Correspondent Banking Relationships
The amendments proposed in the Regulations would require Canadian financial entities to use public information to take reasonable measures to assess the reputation of a foreign financial entity in regard to its ability to mitigate money laundering and terrorist financing risks, and the quality of supervision to which it is subject prior to the Canadian financial entity entering into a correspondent banking relationship.
Additionally, Canadian financial entities would be required to conduct a risk assessment of their correspondent banking relationships and, based on the result of the risk assessment, conduct ongoing monitoring of their correspondent banking relationships to keep information about the foreign financial entity up to date and assess if its transactions and activities remain consistent with the correspondent banking relationship and risk profile.
Corresponding administrative monetary penalties would be added to the existing administrative monetary penalty regulations under the Act.
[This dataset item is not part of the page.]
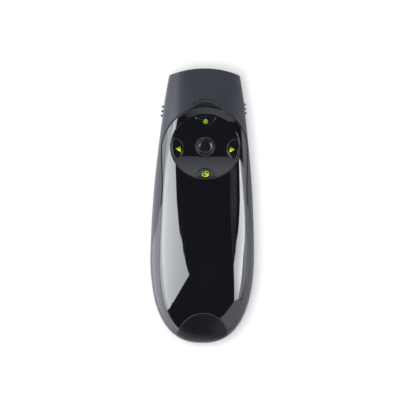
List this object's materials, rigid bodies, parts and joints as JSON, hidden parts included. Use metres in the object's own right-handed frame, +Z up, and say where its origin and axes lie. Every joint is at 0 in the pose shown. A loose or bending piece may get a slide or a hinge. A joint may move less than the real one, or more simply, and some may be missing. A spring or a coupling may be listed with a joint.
{
  "type": "wireless presentation clicker",
  "caption": "Hand-held presentation remote with a thumb dish of four keys round a tilting stick, a laser in the nose and a radio receiver stowed in the tail.",
  "frame": {"origin": "under the middle of the case, on the surface that it lies on", "axes": "+Z up, towards the keys; +Y to the nose, where the laser leaves; +X to the right of both"},
  "size_m": [0.044, 0.1167, 0.0263],
  "materials": {
    "soft_case": "soft-touch coat, slate grey",
    "soft_case_lower": "soft-touch coat, slate grey",
    "gloss_cover": "polished black",
    "dish": "polished black",
    "keys": "polished black with green signs",
    "plungers": "moulded",
    "switch_bodies": "stamped",
    "smoked_window": "smoked, polished",
    "clear_pipe": "clear moulding",
    "led": "moulded",
    "stick_metal": "stamped",
    "rockers": "moulded",
    "stick": "moulded",
    "stick_cap": "fine matte",
    "spring_steel": "drawn wire",
    "nose_plate": "dark, polished",
    "laser_glass": "clear",
    "laser_brass": "turned",
    "board": "solder mask",
    "grip_rubber": "fine matte",
    "trigger": "polished black",
    "steel_pin": "ground",
    "power_knob": "moulded",
    "switch_metal": "stamped",
    "screws": "blackened",
    "chip": "moulded",
    "tray": "moulded",
    "cells": "printed sleeve with a bare metal end",
    "contacts": "nickel plated",
    "door": "soft-touch coat, slate grey",
    "receiver_cap": "fine matte black",
    "receiver_case": "moulded",
    "usb_steel": "stamped",
    "usb_tongue": "moulded",
    "gold_contacts": "gold plated"
  },
  "bodies": {
    "case": {"upper_case": "soft_case", "lower_case": "soft_case_lower", "top_cover": "gloss_cover", "thumb_dish": "dish", "key_switches": "switch_bodies", "status_window": "smoked_window", "light_pipe": "clear_pipe", "status_led": "led", "joystick_housing": "stick_metal", "joystick_lid": "stick_metal", "centring_spring": "spring_steel", "nose_plate": "nose_plate", "laser_window": "laser_glass", "laser_barrel": "laser_brass", "laser_lens": "laser_glass", "laser_board": "board", "finger_grip": "grip_rubber", "trigger_pin": "steel_pin", "trigger_switch": "switch_bodies", "power_switch": "switch_metal", "main_board": "board", "board_screws": "screws", "radio_chip": "chip", "battery_tray": "tray", "battery_cells": "cells", "contact_plates": "contacts", "contact_springs": "spring_steel", "receiver_sleeve": "tray", "case_screws": "screws"},
    "laser_button": {"laser_key": "keys", "laser_plunger": "plungers"},
    "blank_button": {"blank_key": "keys", "blank_plunger": "plungers"},
    "back_button": {"back_key": "keys", "back_plunger": "plungers"},
    "forward_button": {"forward_key": "keys", "forward_plunger": "plungers"},
    "rocker_x": {"tilt_rocker": "rockers"},
    "rocker_y": {"follower_rocker": "rockers"},
    "thumb_stick": {"joystick_stick": "stick", "joystick_cap": "stick_cap"},
    "trigger_lever": {"trigger": "trigger", "trigger_plunger": "plungers"},
    "power_slider": {"power_knob": "power_knob"},
    "door": {"battery_door": "door"},
    "receiver": {"receiver_cap": "receiver_cap", "receiver_case": "receiver_case", "usb_shell": "usb_steel", "usb_tongue": "usb_tongue", "usb_contacts": "gold_contacts"}
  },
  "joints": [
    {"name": "laser_press", "type": "slide", "parent": "case", "child": "laser_button", "axis": [0, 0, -1], "range_m": [0, 0.0004], "stiffness_N_per_m": 2000, "springref_m": -0.0004},
    {"name": "blank_press", "type": "slide", "parent": "case", "child": "blank_button", "axis": [0, 0, -1], "range_m": [0, 0.0004], "stiffness_N_per_m": 2000, "springref_m": -0.0004},
    {"name": "back_press", "type": "slide", "parent": "case", "child": "back_button", "axis": [0, 0, -1], "range_m": [0, 0.0004], "stiffness_N_per_m": 2000, "springref_m": -0.0004},
    {"name": "forward_press", "type": "slide", "parent": "case", "child": "forward_button", "axis": [0, 0, -1], "range_m": [0, 0.0004], "stiffness_N_per_m": 2000, "springref_m": -0.0004},
    {"name": "stick_tilt_fore_aft", "type": "hinge", "parent": "case", "child": "rocker_x", "pos_m": [0, 0.0251, 0.0168], "axis": [1, 0, 0], "range_deg": [-10, 10], "stiffness_Nm_per_rad": 0.02},
    {"name": "stick_tilt_sideways", "type": "hinge", "parent": "rocker_x", "child": "thumb_stick", "pos_m": [0, 0.0251, 0.0168], "axis": [0, 1, 0], "range_deg": [-10, 10], "stiffness_Nm_per_rad": 0.02},
    {"name": "follower_turn", "type": "hinge", "parent": "case", "child": "rocker_y", "pos_m": [0, 0.0251, 0.0168], "axis": [0, 1, 0], "range_deg": [-10, 10]},
    {"name": "trigger_pull", "type": "hinge", "parent": "case", "child": "trigger_lever", "pos_m": [0, 0.0194, 0.007], "axis": [1, 0, 0], "range_deg": [0, 3.5], "stiffness_Nm_per_rad": 0.16, "springref_deg": -3.5},
    {"name": "power_slide", "type": "slide", "parent": "case", "child": "power_slider", "axis": [1, 0, 0], "range_m": [0, 0.003]},
    {"name": "door_swing", "type": "hinge", "parent": "case", "child": "door", "pos_m": [0, 0.0056, 0.0002], "axis": [1, 0, 0], "range_deg": [0, 60]},
    {"name": "receiver_pull", "type": "slide", "parent": "case", "child": "receiver", "axis": [0, -1, 0], "range_m": [0, 0.06]}
  ],
  "couplings": [
    {"joint": "follower_turn", "follows": "stick_tilt_sideways", "ratio": 1}
  ]
}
A failure to comply with the obligation to conduct a risk assessment and ongoing monitoring of the correspondent banking relationship would constitute a serious violation (with penalties ranging from $1 to $100,000).
As it is anticipated that the largest six Canadian banks would be disproportionately impacted given they maintain extensive correspondent banking relationships, and foreign subsidiary banks will also be impacted as a result of their correspondent banking relationship with their foreign parent bank, an eight month transition period for financial institutions to comply is proposed.